____ SOURCE EXCERPT
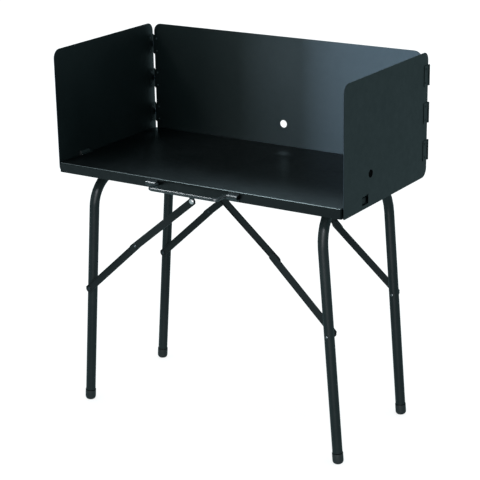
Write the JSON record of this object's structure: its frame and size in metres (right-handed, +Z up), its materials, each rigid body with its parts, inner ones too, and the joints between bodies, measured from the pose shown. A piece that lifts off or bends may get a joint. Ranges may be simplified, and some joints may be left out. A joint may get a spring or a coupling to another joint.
{
  "type": "outdoor cooking table",
  "caption": "Folding outdoor cooking table: pressed steel tray on two folding tube leg frames with jointed braces, a hinged lift-off windscreen on three sides and a wire bail handle.",
  "frame": {"origin": "centre of the outline, on the floor", "axes": "+X along the table to the right, -Y towards the open front with the handle, +Z up"},
  "size_m": [0.8274, 0.4791, 0.946],
  "materials": {
    "brace_bolt_left_front": "zinc plated",
    "brace_bolt_left_rear": "zinc plated",
    "brace_bolt_right_front": "zinc plated",
    "brace_bolt_right_rear": "zinc plated",
    "brace_bracket_left_front": "satin black powder coat",
    "brace_bracket_left_rear": "satin black powder coat",
    "brace_bracket_right_front": "satin black powder coat",
    "brace_bracket_right_rear": "satin black powder coat",
    "foot_left_front": "moulded black cap",
    "foot_left_rear": "moulded black cap",
    "foot_right_front": "moulded black cap",
    "foot_right_rear": "moulded black cap",
    "handle_bail": "satin black powder coat",
    "handle_clip_left": "satin black powder coat",
    "handle_clip_right": "satin black powder coat",
    "hinge_left_1_back_leaf": "satin black powder coat",
    "hinge_left_1_pin": "blackened steel",
    "hinge_left_1_side_leaf": "satin black powder coat",
    "hinge_left_2_back_leaf": "satin black powder coat",
    "hinge_left_2_pin": "blackened steel",
    "hinge_left_2_side_leaf": "satin black powder coat",
    "hinge_left_3_back_leaf": "satin black powder coat",
    "hinge_left_3_pin": "blackened steel",
    "hinge_left_3_side_leaf": "satin black powder coat",
    "hinge_right_1_back_leaf": "satin black powder coat",
    "hinge_right_1_pin": "blackened steel",
    "hinge_right_1_side_leaf": "satin black powder coat",
    "hinge_right_2_back_leaf": "satin black powder coat",
    "hinge_right_2_pin": "blackened steel",
    "hinge_right_2_side_leaf": "satin black powder coat",
    "hinge_right_3_back_leaf": "satin black powder coat",
    "hinge_right_3_pin": "blackened steel",
    "hinge_right_3_side_leaf": "satin black powder coat",
    "leg_frame_left": "satin black powder coat",
    "leg_frame_right": "satin black powder coat",
    "leg_rivet_left_front": "blackened steel",
    "leg_rivet_left_rear": "blackened steel",
    "leg_rivet_right_front": "blackened steel",
    "leg_rivet_right_rear": "blackened steel",
    "lower_brace_left_front": "satin black powder coat",
    "lower_brace_left_rear": "satin black powder coat",
    "lower_brace_right_front": "satin black powder coat",
    "lower_brace_right_rear": "satin black powder coat",
    "mid_rivet_left_front": "blackened steel",
    "mid_rivet_left_rear": "blackened steel",
    "mid_rivet_right_front": "blackened steel",
    "mid_rivet_right_rear": "blackened steel",
    "saddle_left_front": "satin black powder coat",
    "saddle_left_rear": "satin black powder coat",
    "saddle_right_front": "satin black powder coat",
    "saddle_right_rear": "satin black powder coat",
    "table_top": "satin black powder coat",
    "upper_brace_left_front": "satin black powder coat",
    "upper_brace_left_rear": "satin black powder coat",
    "upper_brace_right_front": "satin black powder coat",
    "upper_brace_right_rear": "satin black powder coat",
    "windscreen_back": "satin black powder coat",
    "windscreen_left": "satin black powder coat",
    "windscreen_right": "satin black powder coat"
  },
  "bodies": {
    "table": {"brace_bolt_left_front": "brace_bolt_left_front", "brace_bolt_left_rear": "brace_bolt_left_rear", "brace_bolt_right_front": "brace_bolt_right_front", "brace_bolt_right_rear": "brace_bolt_right_rear", "brace_bracket_left_front": "brace_bracket_left_front", "brace_bracket_left_rear": "brace_bracket_left_rear", "brace_bracket_right_front": "brace_bracket_right_front", "brace_bracket_right_rear": "brace_bracket_right_rear", "handle_clip_left": "handle_clip_left", "handle_clip_right": "handle_clip_right", "saddle_left_front": "saddle_left_front", "saddle_left_rear": "saddle_left_rear", "saddle_right_front": "saddle_right_front", "saddle_right_rear": "saddle_right_rear", "table_top": "table_top"},
    "leg_frame_left": {"foot_left_front": "foot_left_front", "foot_left_rear": "foot_left_rear", "leg_frame_left": "leg_frame_left", "leg_rivet_left_front": "leg_rivet_left_front", "leg_rivet_left_rear": "leg_rivet_left_rear"},
    "leg_frame_right": {"foot_right_front": "foot_right_front", "foot_right_rear": "foot_right_rear", "leg_frame_right": "leg_frame_right", "leg_rivet_right_front": "leg_rivet_right_front", "leg_rivet_right_rear": "leg_rivet_right_rear"},
    "handle": {"handle_bail": "handle_bail"},
    "windscreen_back": {"hinge_left_1_back_leaf": "hinge_left_1_back_leaf", "hinge_left_1_pin": "hinge_left_1_pin", "hinge_left_2_back_leaf": "hinge_left_2_back_leaf", "hinge_left_2_pin": "hinge_left_2_pin", "hinge_left_3_back_leaf": "hinge_left_3_back_leaf", "hinge_left_3_pin": "hinge_left_3_pin", "hinge_right_1_back_leaf": "hinge_right_1_back_leaf", "hinge_right_1_pin": "hinge_right_1_pin", "hinge_right_2_back_leaf": "hinge_right_2_back_leaf", "hinge_right_2_pin": "hinge_right_2_pin", "hinge_right_3_back_leaf": "hinge_right_3_back_leaf", "hinge_right_3_pin": "hinge_right_3_pin", "windscreen_back": "windscreen_back"},
    "windscreen_left": {"hinge_left_1_side_leaf": "hinge_left_1_side_leaf", "hinge_left_2_side_leaf": "hinge_left_2_side_leaf", "hinge_left_3_side_leaf": "hinge_left_3_side_leaf", "windscreen_left": "windscreen_left"},
    "windscreen_right": {"hinge_right_1_side_leaf": "hinge_right_1_side_leaf", "hinge_right_2_side_leaf": "hinge_right_2_side_leaf", "hinge_right_3_side_leaf": "hinge_right_3_side_leaf", "windscreen_right": "windscreen_right"},
    "lower_brace_left_front": {"lower_brace_left_front": "lower_brace_left_front"},
    "lower_brace_left_rear": {"lower_brace_left_rear": "lower_brace_left_rear"},
    "lower_brace_right_front": {"lower_brace_right_front": "lower_brace_right_front"},
    "lower_brace_right_rear": {"lower_brace_right_rear": "lower_brace_right_rear"},
    "upper_brace_left_front": {"mid_rivet_left_front": "mid_rivet_left_front", "upper_brace_left_front": "upper_brace_left_front"},
    "upper_brace_left_rear": {"mid_rivet_left_rear": "mid_rivet_left_rear", "upper_brace_left_rear": "upper_brace_left_rear"},
    "upper_brace_right_front": {"mid_rivet_right_front": "mid_rivet_right_front", "upper_brace_right_front": "upper_brace_right_front"},
    "upper_brace_right_rear": {"mid_rivet_right_rear": "mid_rivet_right_rear", "upper_brace_right_rear": "upper_brace_right_rear"}
  },
  "joints": [
    {"name": "leg_fold_left", "type": "hinge", "parent": "table", "child": "leg_frame_left", "pos_m": [-0.3305, 0.0219, 0.6182], "axis": [0, -1, 0], "range_deg": [0, 94.67]},
    {"name": "upper_brace_pivot_left_front", "type": "hinge", "parent": "table", "child": "upper_brace_left_front", "pos_m": [-0.0184, -0.1659, 0.609], "axis": [0, -1, 0], "range_deg": [-39.12, 0]},
    {"name": "lower_brace_pivot_left_front", "type": "hinge", "parent": "leg_frame_left", "child": "lower_brace_left_front", "pos_m": [-0.35484, -0.1575, 0.32029], "axis": [0, -1, 0], "range_deg": [0, 45.54]},
    {"name": "upper_brace_pivot_left_rear", "type": "hinge", "parent": "table", "child": "upper_brace_left_rear", "pos_m": [-0.0184, 0.1661, 0.609], "axis": [0, -1, 0], "range_deg": [-39.12, 0]},
    {"name": "lower_brace_pivot_left_rear", "type": "hinge", "parent": "leg_frame_left", "child": "lower_brace_left_rear", "pos_m": [-0.35484, 0.1745, 0.32029], "axis": [0, -1, 0], "range_deg": [0, 45.54]},
    {"name": "leg_fold_right", "type": "hinge", "parent": "table", "child": "leg_frame_right", "pos_m": [0.3255, 0.0219, 0.6446], "axis": [0, 1, 0], "range_deg": [0, 94.44]},
    {"name": "upper_brace_pivot_right_front", "type": "hinge", "parent": "table", "child": "upper_brace_right_front", "pos_m": [0.0043, -0.1168, 0.64], "axis": [0, 1, 0], "range_deg": [-40.49, 0]},
    {"name": "lower_brace_pivot_right_front", "type": "hinge", "parent": "leg_frame_right", "child": "lower_brace_right_front", "pos_m": [0.35029, -0.1252, 0.32506], "axis": [0, 1, 0], "range_deg": [0, 42.56]},
    {"name": "upper_brace_pivot_right_rear", "type": "hinge", "parent": "table", "child": "upper_brace_right_rear", "pos_m": [0.0043, 0.2097, 0.64], "axis": [0, 1, 0], "range_deg": [-44.15, 0]},
    {"name": "lower_brace_pivot_right_rear", "type": "hinge", "parent": "leg_frame_right", "child": "lower_brace_right_rear", "pos_m": [0.35029, 0.2013, 0.32506], "axis": [0, 1, 0], "range_deg": [0, 46.23]},
    {"name": "windscreen_lift", "type": "slide", "parent": "table", "child": "windscreen_back", "axis": [0, 0, 1], "range_m": [0, 0.12]},
    {"name": "windscreen_left_swing", "type": "hinge", "parent": "windscreen_back", "child": "windscreen_left", "pos_m": [-0.4112, 0.2371, 0.7], "axis": [0, 0, -1], "range_deg": [0, 250]},
    {"name": "windscreen_right_swing", "type": "hinge", "parent": "windscreen_back", "child": "windscreen_right", "pos_m": [0.4112, 0.2371, 0.7], "axis": [0, 0, 1], "range_deg": [0, 250]},
    {"name": "handle_swing", "type": "hinge", "parent": "table", "child": "handle", "pos_m": [0, -0.1951, 0.6473], "axis": [1, 0, 0], "range_deg": [-90, 90]}
  ],
  "couplings": [
    {"joint": "upper_brace_pivot_left_front", "follows": "leg_fold_left", "ratio": -0.41309},
    {"joint": "lower_brace_pivot_left_front", "follows": "leg_fold_left", "ratio": 0.48089},
    {"joint": "upper_brace_pivot_left_rear", "follows": "leg_fold_left", "ratio": -0.41309},
    {"joint": "lower_brace_pivot_left_rear", "follows": "leg_fold_left", "ratio": 0.48089},
    {"joint": "upper_brace_pivot_right_front", "follows": "leg_fold_right", "ratio": -0.42865},
    {"joint": "lower_brace_pivot_right_front", "follows": "leg_fold_right", "ratio": 0.45053},
    {"joint": "upper_brace_pivot_right_rear", "follows": "leg_fold_right", "ratio": -0.46742},
    {"joint": "lower_brace_pivot_right_rear", "follows": "leg_fold_right", "ratio": 0.48941}
  ]
}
________
_PROMPT_
State the count of lines in the data holding the word "joints", adding nothing to it.

_REPLY TO THE EXERCISE_
2